DIRECTIONS FOR THIS TASK ->
Quote the entries below from the line with "Keep writing the" through the line with "return rows", both ends included, and only those lines.

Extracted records
>>>
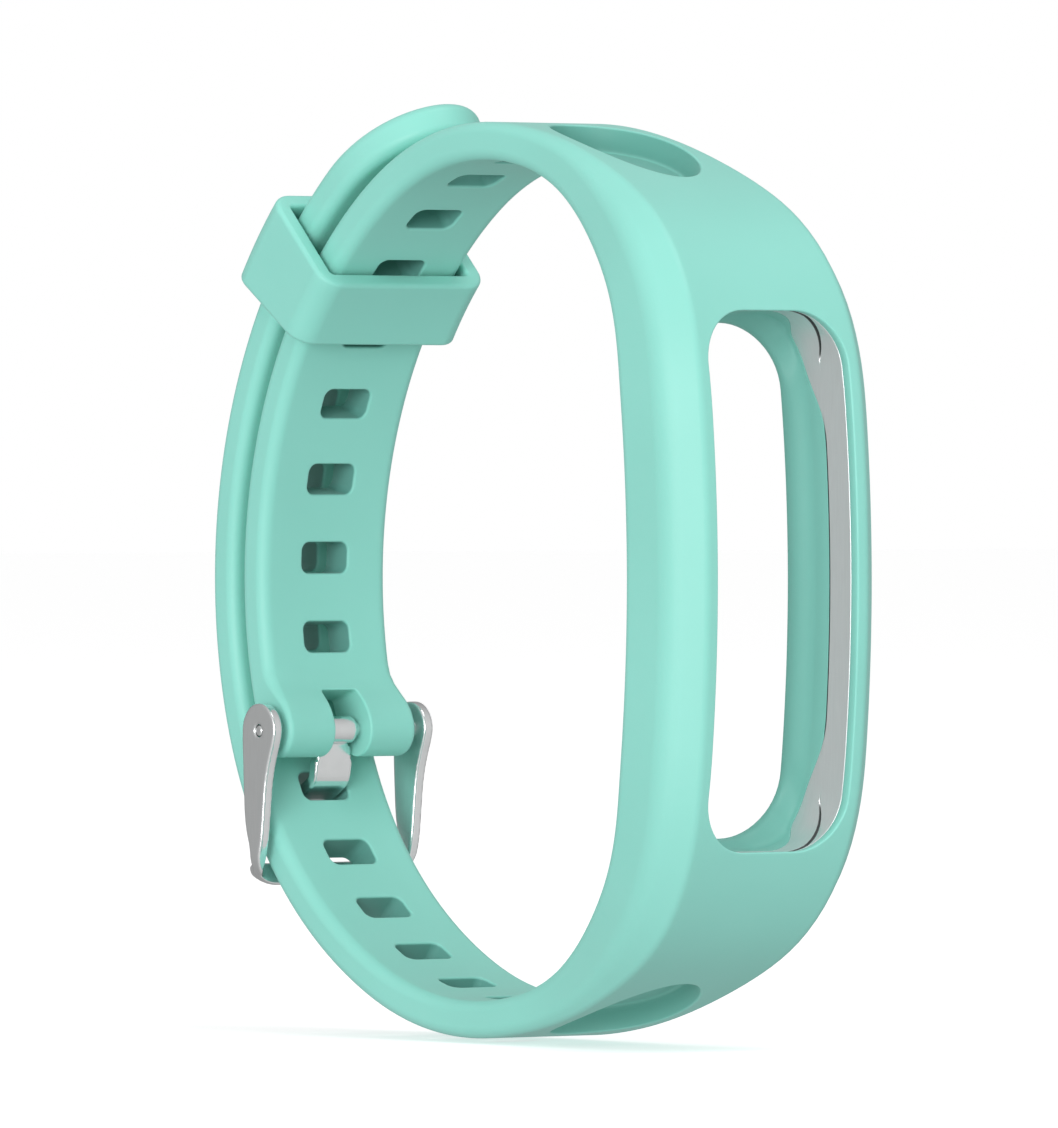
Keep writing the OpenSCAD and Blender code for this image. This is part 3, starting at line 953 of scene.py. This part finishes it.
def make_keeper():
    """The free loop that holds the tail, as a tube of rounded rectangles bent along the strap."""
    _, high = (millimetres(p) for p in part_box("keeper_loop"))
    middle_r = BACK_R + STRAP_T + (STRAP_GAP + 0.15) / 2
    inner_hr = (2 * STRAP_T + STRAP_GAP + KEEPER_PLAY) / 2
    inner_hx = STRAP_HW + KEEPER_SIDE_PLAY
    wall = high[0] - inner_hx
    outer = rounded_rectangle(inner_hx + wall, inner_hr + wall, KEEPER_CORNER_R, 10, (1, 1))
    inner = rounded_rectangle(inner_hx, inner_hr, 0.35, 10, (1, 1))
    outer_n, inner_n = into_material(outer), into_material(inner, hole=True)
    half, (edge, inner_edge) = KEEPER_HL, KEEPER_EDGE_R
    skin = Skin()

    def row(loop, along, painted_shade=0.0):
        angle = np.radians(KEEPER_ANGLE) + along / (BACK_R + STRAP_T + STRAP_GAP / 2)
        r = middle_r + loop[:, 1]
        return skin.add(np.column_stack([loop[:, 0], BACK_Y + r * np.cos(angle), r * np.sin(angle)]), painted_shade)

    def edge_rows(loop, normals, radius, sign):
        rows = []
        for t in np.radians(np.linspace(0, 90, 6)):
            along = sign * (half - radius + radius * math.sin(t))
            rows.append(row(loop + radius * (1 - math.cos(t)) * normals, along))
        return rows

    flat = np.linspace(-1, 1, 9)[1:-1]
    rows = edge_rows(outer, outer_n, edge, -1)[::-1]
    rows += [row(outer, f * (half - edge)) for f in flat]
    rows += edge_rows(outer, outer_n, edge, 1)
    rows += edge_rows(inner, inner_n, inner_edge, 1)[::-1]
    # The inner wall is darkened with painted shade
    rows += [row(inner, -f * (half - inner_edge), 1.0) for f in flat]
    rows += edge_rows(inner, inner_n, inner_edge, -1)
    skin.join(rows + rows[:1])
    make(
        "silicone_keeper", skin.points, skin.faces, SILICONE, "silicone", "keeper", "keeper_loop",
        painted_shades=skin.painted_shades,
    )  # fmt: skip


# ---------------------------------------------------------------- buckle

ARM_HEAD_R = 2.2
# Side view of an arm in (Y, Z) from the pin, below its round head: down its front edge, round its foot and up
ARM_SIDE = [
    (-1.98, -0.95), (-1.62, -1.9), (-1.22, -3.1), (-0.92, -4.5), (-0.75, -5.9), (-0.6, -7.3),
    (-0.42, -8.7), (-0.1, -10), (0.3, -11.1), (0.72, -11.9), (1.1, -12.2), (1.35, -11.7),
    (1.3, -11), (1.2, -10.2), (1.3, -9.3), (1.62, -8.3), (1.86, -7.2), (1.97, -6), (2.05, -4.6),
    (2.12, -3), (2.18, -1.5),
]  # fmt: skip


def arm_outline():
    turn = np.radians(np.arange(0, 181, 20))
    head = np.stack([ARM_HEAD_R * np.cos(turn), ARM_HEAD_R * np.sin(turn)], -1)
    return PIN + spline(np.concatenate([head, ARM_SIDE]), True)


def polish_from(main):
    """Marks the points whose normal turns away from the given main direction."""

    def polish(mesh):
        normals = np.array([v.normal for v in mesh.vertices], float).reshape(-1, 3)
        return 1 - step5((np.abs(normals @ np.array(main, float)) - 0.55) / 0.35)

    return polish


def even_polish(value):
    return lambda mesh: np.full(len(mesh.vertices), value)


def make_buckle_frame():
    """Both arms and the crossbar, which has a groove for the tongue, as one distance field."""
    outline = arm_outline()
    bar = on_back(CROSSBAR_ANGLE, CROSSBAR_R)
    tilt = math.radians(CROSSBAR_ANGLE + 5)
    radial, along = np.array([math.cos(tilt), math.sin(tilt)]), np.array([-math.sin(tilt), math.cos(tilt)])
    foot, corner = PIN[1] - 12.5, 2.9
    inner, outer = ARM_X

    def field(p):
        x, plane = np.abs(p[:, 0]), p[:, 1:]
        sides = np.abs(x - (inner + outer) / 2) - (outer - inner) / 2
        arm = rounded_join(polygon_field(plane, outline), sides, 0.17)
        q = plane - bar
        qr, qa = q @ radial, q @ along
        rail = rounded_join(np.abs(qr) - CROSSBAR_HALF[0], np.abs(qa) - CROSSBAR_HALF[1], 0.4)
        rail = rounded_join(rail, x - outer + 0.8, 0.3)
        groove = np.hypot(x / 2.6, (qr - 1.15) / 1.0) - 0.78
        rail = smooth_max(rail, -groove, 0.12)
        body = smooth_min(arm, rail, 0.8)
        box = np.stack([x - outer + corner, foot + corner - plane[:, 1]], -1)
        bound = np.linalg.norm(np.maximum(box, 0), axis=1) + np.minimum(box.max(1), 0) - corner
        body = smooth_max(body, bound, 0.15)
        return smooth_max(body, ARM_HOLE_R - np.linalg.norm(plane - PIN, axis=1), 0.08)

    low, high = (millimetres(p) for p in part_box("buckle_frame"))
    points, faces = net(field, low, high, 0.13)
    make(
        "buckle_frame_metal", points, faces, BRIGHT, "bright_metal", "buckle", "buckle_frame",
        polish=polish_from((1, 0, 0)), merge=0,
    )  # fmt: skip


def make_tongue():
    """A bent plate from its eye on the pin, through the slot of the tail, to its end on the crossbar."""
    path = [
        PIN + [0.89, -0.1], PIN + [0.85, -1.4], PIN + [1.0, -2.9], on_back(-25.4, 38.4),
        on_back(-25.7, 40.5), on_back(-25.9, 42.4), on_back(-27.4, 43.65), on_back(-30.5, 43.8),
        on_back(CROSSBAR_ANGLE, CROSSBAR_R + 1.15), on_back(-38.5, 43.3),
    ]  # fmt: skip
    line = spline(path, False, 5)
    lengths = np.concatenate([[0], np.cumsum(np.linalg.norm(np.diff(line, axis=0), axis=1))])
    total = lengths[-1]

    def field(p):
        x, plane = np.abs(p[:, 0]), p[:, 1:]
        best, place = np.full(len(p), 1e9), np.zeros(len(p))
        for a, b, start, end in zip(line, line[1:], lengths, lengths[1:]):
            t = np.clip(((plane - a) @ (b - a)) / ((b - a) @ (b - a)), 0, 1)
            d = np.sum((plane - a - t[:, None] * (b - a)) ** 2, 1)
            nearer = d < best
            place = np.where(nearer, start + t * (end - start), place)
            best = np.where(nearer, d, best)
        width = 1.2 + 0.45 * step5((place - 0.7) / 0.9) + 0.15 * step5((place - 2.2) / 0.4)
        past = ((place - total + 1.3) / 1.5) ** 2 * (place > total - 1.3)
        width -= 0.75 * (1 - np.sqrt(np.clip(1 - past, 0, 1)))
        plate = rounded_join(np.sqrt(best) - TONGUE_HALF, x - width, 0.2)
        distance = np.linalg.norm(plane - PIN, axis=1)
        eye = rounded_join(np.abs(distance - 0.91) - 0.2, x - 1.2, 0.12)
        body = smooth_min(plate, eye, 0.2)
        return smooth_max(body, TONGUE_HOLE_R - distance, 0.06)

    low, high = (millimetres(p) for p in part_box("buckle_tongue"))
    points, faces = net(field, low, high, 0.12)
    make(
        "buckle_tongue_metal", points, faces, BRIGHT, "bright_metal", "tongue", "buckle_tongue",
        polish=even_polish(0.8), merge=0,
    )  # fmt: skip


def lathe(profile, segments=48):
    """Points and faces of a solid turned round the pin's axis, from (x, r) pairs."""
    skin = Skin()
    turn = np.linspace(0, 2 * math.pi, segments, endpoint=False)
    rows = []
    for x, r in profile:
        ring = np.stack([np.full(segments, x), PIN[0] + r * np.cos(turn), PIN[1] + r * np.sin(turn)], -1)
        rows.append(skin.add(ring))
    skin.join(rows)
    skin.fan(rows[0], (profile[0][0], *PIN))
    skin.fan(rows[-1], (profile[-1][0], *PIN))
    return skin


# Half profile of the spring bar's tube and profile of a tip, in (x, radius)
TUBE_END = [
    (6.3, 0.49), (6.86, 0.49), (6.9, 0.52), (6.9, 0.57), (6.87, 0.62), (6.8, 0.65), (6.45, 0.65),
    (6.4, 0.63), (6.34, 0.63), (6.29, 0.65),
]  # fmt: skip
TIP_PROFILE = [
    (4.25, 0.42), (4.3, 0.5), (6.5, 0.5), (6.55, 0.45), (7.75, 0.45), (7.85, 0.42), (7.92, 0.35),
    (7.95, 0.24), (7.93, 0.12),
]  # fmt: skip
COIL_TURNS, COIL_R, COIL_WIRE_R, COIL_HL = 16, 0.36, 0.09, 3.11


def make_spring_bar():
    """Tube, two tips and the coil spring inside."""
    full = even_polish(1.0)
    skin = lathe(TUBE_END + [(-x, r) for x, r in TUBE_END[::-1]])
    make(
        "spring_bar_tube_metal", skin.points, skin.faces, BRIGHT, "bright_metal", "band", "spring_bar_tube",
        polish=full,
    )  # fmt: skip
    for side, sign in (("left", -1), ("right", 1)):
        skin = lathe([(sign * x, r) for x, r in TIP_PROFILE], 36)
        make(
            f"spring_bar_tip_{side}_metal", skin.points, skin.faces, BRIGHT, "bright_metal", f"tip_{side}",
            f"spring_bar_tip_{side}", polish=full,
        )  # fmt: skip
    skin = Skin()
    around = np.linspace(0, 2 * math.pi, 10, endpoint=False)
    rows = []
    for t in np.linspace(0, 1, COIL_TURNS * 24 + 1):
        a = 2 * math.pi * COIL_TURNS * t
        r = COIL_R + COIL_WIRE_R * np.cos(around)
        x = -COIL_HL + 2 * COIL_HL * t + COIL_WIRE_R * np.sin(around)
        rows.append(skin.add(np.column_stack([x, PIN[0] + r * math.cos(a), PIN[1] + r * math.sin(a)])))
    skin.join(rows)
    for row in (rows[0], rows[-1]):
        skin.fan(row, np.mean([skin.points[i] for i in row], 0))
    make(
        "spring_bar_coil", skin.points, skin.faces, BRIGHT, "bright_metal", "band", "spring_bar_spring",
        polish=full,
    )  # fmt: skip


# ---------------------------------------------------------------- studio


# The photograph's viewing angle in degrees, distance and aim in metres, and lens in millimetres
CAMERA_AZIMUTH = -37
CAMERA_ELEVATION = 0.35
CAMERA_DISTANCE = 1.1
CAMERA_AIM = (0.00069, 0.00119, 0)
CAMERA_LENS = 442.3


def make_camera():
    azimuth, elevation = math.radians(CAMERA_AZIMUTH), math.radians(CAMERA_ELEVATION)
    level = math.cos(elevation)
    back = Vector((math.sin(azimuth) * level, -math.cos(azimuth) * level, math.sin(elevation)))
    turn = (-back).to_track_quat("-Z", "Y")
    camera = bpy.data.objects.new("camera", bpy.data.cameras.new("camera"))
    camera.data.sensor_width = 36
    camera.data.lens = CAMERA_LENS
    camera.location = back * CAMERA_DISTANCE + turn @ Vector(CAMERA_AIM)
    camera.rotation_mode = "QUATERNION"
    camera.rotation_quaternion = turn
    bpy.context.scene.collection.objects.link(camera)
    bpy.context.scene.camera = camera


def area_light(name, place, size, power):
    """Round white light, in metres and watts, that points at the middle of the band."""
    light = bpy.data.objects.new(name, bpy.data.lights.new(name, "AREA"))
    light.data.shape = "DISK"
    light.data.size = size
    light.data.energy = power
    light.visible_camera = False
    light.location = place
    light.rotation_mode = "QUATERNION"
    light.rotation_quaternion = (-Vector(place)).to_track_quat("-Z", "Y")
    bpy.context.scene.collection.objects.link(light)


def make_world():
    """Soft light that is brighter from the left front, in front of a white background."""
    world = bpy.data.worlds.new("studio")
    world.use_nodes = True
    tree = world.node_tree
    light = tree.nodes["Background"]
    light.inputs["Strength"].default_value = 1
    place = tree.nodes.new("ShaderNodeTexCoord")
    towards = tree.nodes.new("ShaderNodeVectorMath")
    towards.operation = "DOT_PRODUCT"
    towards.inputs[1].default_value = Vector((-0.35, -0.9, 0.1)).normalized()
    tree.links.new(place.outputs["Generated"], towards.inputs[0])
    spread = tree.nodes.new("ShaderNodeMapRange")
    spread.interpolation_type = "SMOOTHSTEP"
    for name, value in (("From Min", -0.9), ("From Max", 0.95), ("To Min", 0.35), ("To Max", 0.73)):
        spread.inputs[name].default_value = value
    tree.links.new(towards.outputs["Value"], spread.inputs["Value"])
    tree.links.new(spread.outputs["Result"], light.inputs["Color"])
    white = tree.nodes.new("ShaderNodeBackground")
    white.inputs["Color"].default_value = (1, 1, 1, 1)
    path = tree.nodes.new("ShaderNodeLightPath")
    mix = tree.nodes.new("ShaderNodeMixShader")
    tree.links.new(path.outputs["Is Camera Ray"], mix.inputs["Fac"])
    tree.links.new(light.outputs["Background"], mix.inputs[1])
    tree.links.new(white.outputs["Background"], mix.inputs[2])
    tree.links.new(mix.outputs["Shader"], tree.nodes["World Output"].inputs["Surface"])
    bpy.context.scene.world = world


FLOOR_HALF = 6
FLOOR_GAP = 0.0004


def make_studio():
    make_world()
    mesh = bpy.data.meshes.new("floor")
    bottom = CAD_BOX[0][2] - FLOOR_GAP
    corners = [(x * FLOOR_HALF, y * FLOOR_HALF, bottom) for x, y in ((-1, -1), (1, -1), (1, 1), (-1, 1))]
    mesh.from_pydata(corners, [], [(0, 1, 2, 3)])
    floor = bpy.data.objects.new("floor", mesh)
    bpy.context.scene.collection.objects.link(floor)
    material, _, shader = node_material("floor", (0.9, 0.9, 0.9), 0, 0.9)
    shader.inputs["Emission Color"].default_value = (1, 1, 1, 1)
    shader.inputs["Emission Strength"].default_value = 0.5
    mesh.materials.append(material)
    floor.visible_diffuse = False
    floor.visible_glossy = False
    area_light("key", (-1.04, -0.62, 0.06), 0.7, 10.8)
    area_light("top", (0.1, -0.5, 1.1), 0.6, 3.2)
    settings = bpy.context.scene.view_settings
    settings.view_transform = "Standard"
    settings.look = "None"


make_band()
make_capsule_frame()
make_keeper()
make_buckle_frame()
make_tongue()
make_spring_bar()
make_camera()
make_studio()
<<<
>>>
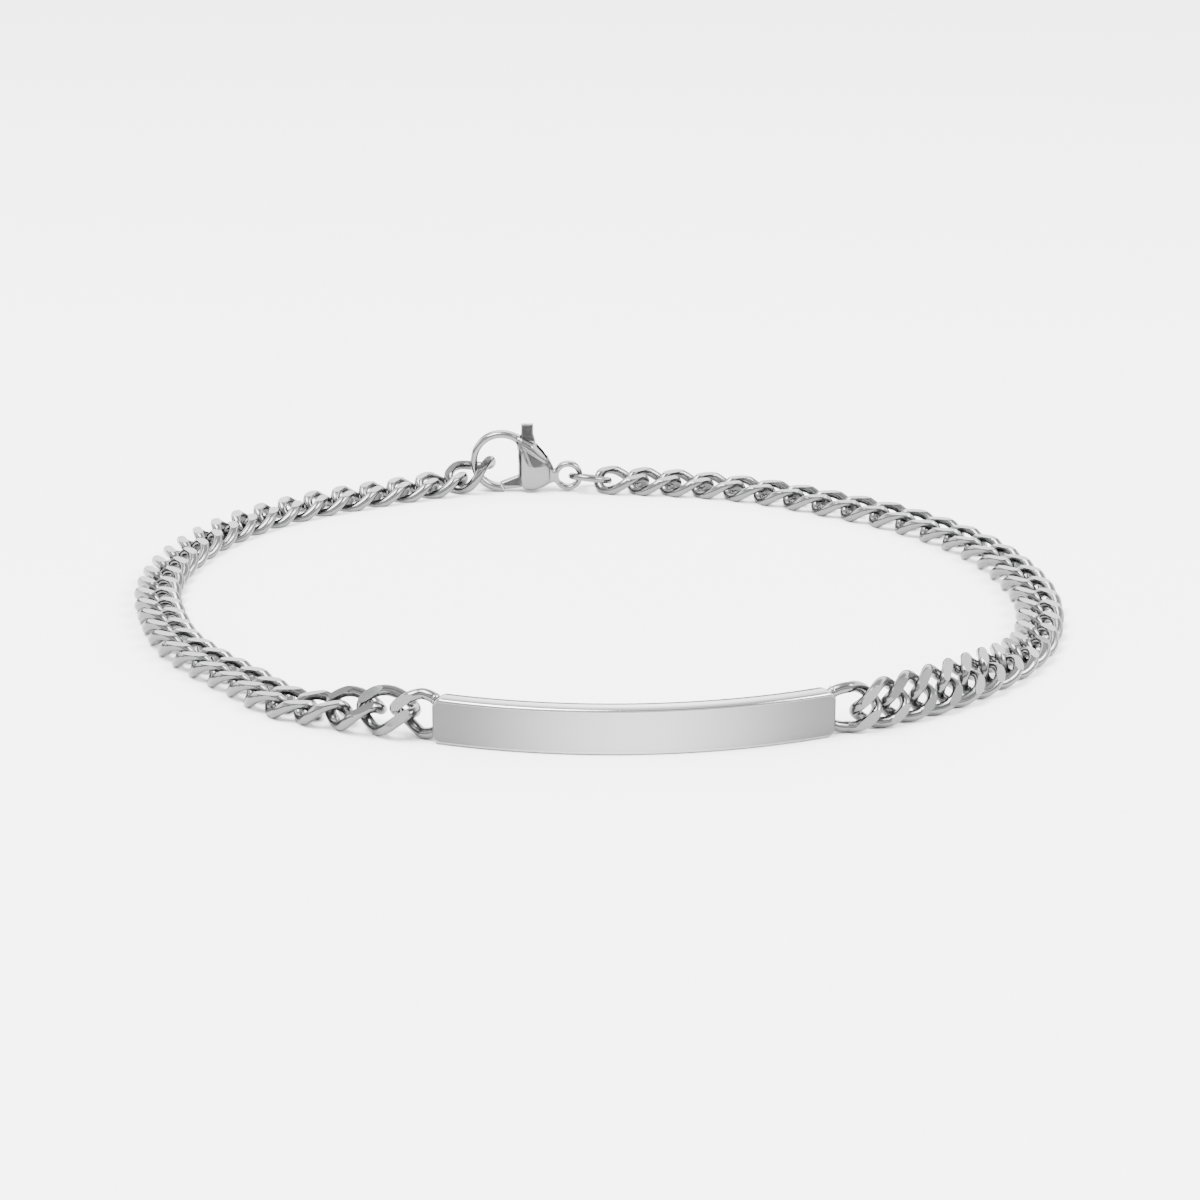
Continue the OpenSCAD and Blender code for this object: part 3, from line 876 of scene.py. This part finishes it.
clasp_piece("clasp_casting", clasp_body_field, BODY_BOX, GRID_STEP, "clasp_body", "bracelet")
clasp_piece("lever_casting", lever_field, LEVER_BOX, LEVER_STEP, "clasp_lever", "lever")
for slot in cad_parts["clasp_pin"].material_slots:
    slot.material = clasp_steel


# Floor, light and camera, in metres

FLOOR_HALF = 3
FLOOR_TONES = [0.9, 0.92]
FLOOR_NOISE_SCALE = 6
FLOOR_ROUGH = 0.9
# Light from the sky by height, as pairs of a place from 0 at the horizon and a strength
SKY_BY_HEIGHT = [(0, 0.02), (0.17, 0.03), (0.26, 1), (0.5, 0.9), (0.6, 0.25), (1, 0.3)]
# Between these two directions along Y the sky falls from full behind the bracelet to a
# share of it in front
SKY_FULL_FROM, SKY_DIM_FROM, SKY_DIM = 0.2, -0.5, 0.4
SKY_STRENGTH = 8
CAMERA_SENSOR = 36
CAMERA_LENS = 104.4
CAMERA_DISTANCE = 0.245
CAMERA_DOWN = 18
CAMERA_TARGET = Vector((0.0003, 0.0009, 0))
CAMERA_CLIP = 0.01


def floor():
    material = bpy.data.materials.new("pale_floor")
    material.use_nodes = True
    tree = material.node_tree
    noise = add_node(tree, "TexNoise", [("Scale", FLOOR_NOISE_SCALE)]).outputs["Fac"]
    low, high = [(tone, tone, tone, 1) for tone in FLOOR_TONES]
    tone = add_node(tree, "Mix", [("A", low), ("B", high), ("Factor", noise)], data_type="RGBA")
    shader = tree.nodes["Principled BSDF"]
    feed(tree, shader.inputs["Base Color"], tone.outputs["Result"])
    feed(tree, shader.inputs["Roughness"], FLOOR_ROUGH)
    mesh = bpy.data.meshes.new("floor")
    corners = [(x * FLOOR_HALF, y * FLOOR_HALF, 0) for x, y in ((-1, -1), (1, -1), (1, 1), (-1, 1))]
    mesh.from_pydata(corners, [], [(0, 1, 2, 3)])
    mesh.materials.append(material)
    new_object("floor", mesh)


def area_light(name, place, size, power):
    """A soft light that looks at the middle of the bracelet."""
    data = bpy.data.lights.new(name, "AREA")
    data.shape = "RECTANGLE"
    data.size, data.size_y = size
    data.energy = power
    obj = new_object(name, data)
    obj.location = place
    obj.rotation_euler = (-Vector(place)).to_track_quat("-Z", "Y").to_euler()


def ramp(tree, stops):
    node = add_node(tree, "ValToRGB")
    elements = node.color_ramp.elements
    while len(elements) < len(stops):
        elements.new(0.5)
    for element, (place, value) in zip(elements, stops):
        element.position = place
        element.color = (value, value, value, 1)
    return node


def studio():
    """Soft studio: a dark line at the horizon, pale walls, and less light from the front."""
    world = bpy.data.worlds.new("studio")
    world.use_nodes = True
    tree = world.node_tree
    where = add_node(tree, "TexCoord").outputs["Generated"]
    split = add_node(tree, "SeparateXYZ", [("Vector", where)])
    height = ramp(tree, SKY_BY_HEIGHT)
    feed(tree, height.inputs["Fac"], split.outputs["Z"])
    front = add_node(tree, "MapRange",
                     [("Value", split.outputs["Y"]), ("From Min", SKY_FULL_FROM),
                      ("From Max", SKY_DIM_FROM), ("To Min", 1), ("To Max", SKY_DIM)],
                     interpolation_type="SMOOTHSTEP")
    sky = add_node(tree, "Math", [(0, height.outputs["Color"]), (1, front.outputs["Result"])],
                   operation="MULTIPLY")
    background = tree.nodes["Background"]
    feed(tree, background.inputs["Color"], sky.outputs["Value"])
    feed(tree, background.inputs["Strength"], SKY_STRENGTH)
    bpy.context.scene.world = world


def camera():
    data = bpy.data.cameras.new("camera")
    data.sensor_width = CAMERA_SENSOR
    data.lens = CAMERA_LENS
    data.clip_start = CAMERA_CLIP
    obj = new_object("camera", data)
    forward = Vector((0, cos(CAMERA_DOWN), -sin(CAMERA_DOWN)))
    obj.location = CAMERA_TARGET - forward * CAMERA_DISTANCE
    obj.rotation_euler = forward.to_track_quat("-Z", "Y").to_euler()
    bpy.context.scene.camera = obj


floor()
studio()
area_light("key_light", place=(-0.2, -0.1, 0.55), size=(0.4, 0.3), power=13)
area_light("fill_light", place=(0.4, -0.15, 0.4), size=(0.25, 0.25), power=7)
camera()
<<<
EXPECTED ANSWER ->
Keep writing the OpenSCAD and Blender code for this image. This is part 3, starting at line 953 of scene.py. This part finishes it.
def make_keeper():
    """The free loop that holds the tail, as a tube of rounded rectangles bent along the strap."""
    _, high = (millimetres(p) for p in part_box("keeper_loop"))
    middle_r = BACK_R + STRAP_T + (STRAP_GAP + 0.15) / 2
    inner_hr = (2 * STRAP_T + STRAP_GAP + KEEPER_PLAY) / 2
    inner_hx = STRAP_HW + KEEPER_SIDE_PLAY
    wall = high[0] - inner_hx
    outer = rounded_rectangle(inner_hx + wall, inner_hr + wall, KEEPER_CORNER_R, 10, (1, 1))
    inner = rounded_rectangle(inner_hx, inner_hr, 0.35, 10, (1, 1))
    outer_n, inner_n = into_material(outer), into_material(inner, hole=True)
    half, (edge, inner_edge) = KEEPER_HL, KEEPER_EDGE_R
    skin = Skin()

    def row(loop, along, painted_shade=0.0):
        angle = np.radians(KEEPER_ANGLE) + along / (BACK_R + STRAP_T + STRAP_GAP / 2)
        r = middle_r + loop[:, 1]
        return skin.add(np.column_stack([loop[:, 0], BACK_Y + r * np.cos(angle), r * np.sin(angle)]), painted_shade)

    def edge_rows(loop, normals, radius, sign):
        rows = []
        for t in np.radians(np.linspace(0, 90, 6)):
            along = sign * (half - radius + radius * math.sin(t))
            rows.append(row(loop + radius * (1 - math.cos(t)) * normals, along))
        return rows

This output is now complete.